> Requirement: Set down the lines from the one containing "Keep writing the" to the one containing "self.parts = []", both lines included, exactly as they stand and with no other lines.

> Supplied data:
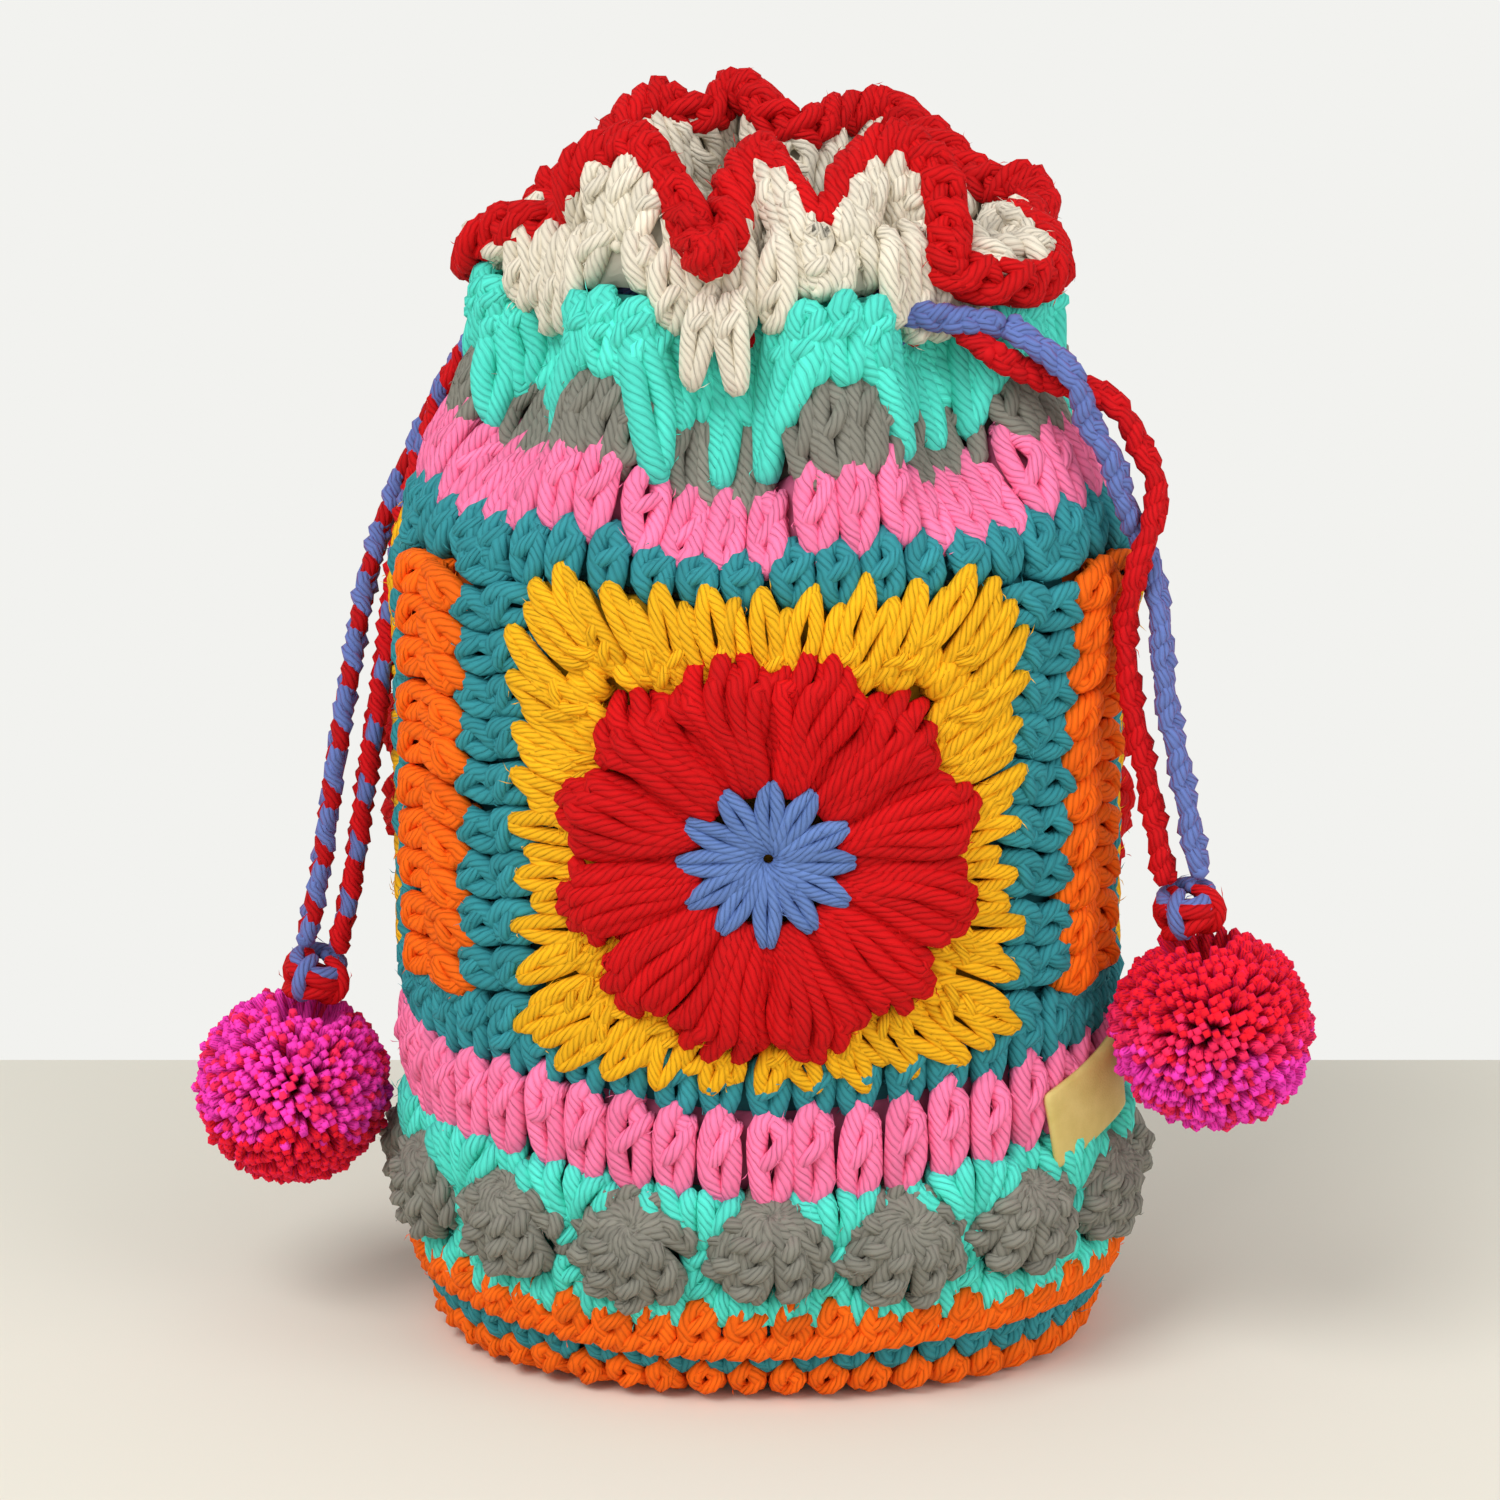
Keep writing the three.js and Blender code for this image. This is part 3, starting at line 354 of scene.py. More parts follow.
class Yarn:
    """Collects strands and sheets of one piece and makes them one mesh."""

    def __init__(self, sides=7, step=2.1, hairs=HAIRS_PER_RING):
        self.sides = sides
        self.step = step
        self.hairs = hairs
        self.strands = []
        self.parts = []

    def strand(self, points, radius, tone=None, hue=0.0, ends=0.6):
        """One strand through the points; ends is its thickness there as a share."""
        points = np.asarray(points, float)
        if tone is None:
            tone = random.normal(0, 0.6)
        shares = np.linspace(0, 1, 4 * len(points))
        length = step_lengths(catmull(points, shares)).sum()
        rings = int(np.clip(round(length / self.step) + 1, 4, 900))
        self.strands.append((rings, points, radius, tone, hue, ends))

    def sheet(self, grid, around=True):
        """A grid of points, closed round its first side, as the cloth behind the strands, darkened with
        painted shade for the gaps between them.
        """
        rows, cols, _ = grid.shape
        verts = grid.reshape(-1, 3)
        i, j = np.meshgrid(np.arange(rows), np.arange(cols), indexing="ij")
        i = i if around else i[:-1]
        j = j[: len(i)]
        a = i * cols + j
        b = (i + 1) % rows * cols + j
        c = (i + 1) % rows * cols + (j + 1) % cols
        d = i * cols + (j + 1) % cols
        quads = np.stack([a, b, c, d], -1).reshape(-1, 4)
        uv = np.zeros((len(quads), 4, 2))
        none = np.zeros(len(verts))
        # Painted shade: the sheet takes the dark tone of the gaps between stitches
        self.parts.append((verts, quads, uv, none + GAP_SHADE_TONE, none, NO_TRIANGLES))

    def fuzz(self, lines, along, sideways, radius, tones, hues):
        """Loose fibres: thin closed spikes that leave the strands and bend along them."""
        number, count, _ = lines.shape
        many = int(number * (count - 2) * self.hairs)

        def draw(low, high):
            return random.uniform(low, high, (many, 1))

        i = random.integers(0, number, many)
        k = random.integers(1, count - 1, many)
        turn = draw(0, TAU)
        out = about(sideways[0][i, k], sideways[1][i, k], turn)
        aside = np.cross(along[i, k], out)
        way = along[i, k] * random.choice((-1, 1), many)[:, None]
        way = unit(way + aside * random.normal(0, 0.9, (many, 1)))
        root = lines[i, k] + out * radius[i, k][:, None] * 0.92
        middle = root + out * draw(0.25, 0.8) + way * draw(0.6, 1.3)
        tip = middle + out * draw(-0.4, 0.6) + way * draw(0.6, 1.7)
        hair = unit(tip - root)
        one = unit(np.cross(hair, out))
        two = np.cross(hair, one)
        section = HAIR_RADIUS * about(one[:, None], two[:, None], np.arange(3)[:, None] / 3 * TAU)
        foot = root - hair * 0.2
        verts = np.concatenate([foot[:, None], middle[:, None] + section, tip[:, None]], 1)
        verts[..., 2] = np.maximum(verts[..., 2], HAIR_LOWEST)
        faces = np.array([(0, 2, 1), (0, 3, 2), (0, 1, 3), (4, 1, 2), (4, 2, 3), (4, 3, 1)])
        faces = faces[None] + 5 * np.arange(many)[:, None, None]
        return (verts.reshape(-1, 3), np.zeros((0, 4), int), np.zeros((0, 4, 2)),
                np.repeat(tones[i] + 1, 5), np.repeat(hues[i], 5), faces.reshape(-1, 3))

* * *

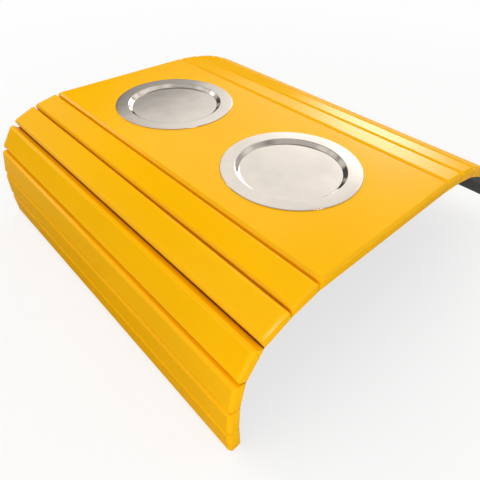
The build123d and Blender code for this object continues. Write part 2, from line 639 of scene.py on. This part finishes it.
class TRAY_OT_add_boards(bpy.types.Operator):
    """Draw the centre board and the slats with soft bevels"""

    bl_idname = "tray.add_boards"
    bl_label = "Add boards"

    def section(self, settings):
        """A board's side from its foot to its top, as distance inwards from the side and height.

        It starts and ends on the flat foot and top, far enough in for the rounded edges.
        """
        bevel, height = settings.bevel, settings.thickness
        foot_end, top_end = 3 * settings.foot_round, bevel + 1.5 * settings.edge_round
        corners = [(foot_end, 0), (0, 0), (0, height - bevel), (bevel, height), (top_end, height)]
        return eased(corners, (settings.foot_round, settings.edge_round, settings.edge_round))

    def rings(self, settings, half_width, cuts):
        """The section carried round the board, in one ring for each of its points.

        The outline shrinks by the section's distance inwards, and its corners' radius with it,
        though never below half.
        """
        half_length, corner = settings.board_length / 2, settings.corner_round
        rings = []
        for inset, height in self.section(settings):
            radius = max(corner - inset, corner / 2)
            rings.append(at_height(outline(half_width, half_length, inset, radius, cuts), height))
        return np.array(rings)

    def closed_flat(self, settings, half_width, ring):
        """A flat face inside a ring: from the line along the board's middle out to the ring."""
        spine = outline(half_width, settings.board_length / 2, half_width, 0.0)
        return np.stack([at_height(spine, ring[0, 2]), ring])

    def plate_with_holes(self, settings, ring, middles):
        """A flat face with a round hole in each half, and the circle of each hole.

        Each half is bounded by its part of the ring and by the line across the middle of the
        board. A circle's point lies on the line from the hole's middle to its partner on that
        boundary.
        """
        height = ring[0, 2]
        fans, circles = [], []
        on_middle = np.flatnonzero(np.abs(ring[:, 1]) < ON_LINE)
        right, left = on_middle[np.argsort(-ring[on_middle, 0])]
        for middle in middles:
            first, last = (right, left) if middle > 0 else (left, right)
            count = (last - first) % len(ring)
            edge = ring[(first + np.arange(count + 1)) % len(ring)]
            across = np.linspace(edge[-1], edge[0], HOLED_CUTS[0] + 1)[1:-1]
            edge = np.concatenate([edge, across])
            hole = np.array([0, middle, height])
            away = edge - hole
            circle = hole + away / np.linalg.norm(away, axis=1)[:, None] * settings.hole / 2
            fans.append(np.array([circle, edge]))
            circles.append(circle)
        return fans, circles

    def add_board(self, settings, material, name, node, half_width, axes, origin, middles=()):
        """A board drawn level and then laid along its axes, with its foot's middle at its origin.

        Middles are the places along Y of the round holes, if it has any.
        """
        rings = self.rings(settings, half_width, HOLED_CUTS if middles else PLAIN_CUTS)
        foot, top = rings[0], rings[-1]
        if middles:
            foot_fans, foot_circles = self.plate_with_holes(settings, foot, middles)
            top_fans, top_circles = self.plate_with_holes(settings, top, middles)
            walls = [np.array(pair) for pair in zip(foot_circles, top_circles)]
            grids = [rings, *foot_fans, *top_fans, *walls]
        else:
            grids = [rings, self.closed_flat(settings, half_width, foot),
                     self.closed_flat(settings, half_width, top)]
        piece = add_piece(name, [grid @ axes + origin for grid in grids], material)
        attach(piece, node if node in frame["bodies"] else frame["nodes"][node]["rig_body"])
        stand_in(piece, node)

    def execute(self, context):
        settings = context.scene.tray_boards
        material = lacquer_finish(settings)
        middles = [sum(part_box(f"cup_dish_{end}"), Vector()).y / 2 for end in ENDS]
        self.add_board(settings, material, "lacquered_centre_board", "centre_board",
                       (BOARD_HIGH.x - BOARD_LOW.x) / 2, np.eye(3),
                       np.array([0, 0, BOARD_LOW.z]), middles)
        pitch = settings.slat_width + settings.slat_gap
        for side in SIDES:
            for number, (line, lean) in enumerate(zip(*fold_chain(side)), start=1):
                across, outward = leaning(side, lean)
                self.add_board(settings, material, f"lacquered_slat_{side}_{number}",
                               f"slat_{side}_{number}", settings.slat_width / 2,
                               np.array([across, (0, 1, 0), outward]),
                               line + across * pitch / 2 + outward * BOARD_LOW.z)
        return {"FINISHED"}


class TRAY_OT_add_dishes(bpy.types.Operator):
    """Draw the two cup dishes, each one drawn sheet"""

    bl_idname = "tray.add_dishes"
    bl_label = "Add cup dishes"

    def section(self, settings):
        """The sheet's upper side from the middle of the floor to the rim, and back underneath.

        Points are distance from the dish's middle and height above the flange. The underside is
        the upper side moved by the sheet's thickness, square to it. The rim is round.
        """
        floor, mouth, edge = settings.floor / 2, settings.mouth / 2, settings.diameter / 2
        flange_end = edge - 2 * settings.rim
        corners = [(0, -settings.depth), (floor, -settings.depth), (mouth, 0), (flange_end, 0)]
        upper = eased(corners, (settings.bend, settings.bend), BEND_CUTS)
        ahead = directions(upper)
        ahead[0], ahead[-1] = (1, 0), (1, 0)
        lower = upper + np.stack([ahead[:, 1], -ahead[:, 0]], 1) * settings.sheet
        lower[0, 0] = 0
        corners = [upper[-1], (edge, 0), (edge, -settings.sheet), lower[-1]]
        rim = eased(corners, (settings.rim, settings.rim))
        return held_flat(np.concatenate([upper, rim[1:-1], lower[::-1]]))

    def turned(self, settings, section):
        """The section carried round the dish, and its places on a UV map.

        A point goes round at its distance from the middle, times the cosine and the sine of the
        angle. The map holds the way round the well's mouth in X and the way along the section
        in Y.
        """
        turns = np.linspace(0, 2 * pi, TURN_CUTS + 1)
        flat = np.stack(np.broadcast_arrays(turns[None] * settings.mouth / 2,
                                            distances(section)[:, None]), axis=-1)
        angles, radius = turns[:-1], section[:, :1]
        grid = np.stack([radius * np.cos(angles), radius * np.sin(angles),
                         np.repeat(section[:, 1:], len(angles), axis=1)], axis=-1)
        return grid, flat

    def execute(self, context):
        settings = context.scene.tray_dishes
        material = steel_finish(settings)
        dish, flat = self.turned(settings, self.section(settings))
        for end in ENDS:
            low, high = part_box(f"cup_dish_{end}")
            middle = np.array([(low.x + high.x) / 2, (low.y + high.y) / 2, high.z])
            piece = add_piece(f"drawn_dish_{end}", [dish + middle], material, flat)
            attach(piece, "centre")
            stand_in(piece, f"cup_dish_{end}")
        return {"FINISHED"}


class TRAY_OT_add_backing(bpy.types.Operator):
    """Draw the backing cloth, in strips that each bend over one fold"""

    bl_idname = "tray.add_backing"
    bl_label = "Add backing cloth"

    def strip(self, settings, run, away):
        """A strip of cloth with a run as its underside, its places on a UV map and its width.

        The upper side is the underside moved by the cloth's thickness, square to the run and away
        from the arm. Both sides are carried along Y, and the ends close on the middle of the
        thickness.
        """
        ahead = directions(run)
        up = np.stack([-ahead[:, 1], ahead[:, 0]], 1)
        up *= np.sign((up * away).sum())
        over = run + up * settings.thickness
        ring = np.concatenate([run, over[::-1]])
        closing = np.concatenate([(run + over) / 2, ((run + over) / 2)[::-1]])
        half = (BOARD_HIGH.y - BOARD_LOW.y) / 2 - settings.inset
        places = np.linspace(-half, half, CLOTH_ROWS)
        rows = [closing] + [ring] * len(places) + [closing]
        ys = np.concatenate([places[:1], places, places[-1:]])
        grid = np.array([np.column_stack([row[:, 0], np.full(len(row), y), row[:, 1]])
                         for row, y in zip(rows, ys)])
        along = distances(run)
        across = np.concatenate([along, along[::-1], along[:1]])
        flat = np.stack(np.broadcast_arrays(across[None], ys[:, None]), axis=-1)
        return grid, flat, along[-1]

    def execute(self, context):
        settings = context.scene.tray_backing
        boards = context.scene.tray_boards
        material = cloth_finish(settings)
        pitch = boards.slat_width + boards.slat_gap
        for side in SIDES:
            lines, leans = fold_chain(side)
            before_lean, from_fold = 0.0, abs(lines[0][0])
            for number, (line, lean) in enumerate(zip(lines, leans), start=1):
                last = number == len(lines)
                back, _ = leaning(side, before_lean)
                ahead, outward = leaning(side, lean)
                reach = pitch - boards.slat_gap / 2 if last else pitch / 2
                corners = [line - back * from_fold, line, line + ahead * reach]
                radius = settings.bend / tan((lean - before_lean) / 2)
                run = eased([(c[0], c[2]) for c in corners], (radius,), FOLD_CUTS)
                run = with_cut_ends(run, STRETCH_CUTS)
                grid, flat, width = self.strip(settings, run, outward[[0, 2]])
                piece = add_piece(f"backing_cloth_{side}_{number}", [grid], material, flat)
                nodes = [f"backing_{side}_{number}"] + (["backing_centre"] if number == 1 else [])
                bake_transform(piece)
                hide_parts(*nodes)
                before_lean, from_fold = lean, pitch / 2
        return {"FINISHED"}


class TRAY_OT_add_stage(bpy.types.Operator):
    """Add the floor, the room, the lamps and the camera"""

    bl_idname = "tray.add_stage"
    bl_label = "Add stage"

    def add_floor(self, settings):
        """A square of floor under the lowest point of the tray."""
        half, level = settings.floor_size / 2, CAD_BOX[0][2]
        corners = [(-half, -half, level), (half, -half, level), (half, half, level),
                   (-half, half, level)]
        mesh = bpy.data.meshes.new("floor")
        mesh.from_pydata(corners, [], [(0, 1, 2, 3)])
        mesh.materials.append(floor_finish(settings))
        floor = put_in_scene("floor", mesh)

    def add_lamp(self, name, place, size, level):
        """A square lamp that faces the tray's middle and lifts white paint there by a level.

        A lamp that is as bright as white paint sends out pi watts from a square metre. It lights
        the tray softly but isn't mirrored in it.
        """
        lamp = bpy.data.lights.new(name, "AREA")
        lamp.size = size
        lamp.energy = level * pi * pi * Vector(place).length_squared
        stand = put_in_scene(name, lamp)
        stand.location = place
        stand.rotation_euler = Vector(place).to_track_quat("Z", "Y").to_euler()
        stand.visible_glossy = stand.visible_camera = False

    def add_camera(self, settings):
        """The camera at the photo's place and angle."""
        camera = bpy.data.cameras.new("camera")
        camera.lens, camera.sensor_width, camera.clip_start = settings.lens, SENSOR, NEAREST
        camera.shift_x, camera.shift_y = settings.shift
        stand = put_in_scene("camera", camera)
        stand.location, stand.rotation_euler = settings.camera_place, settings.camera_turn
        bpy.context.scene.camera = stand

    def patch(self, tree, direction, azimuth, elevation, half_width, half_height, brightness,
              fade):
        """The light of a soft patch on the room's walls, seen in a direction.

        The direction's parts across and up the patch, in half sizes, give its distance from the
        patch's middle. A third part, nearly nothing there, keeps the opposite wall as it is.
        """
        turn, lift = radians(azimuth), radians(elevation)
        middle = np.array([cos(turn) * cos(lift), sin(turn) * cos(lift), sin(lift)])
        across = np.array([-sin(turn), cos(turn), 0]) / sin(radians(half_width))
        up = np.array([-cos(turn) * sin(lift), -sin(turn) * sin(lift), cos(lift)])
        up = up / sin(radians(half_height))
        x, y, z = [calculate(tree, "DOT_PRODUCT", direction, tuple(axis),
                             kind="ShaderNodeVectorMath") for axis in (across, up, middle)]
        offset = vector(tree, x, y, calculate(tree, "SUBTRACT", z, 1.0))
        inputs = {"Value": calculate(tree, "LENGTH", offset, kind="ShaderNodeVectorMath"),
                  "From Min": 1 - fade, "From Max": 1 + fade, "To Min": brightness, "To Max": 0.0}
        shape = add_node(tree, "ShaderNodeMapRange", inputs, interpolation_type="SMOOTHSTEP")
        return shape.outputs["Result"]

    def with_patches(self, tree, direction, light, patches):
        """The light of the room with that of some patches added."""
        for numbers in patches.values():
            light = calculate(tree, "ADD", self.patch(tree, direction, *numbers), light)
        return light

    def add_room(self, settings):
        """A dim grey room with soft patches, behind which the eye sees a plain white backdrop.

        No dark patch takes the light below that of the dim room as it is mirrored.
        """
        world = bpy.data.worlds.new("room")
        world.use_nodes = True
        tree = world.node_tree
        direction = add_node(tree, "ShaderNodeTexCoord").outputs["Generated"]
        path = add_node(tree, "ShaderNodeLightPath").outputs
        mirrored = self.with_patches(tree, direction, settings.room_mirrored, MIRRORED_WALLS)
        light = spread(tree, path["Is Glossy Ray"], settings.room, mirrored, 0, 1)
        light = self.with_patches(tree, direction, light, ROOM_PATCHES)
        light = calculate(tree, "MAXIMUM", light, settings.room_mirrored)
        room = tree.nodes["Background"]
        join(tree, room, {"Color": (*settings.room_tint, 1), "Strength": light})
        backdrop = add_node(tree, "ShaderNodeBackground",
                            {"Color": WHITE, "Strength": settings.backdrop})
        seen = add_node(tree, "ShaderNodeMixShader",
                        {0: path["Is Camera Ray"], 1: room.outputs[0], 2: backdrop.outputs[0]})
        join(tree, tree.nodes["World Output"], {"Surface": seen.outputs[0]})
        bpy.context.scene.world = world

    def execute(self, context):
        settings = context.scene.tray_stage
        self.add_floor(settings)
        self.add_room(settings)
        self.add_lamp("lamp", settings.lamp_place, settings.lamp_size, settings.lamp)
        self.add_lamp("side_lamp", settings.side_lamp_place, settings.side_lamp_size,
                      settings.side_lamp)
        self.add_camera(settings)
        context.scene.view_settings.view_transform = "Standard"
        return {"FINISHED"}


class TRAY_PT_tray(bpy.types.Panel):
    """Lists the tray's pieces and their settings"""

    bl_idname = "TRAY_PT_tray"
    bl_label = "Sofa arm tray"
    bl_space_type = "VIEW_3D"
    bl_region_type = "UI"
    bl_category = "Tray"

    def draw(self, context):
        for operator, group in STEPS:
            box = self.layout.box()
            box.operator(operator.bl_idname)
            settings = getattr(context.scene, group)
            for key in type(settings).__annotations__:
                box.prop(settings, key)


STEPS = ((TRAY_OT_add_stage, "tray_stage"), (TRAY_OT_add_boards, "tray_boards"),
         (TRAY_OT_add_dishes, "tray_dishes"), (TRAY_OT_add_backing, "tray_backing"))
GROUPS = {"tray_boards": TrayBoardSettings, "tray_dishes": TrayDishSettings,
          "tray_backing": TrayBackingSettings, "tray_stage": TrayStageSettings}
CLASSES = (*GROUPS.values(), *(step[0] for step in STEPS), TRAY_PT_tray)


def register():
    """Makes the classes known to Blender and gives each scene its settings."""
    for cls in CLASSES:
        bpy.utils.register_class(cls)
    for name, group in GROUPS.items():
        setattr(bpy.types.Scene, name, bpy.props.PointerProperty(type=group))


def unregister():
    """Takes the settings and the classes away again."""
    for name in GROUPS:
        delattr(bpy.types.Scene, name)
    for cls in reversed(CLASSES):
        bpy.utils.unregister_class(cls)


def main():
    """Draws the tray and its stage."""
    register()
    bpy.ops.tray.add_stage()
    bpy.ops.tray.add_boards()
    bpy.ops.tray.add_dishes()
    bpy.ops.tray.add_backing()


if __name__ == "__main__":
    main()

> Exercise answer:
Keep writing the three.js and Blender code for this image. This is part 3, starting at line 354 of scene.py. More parts follow.
class Yarn:
    """Collects strands and sheets of one piece and makes them one mesh."""

    def __init__(self, sides=7, step=2.1, hairs=HAIRS_PER_RING):
        self.sides = sides
        self.step = step
        self.hairs = hairs
        self.strands = []
        self.parts = []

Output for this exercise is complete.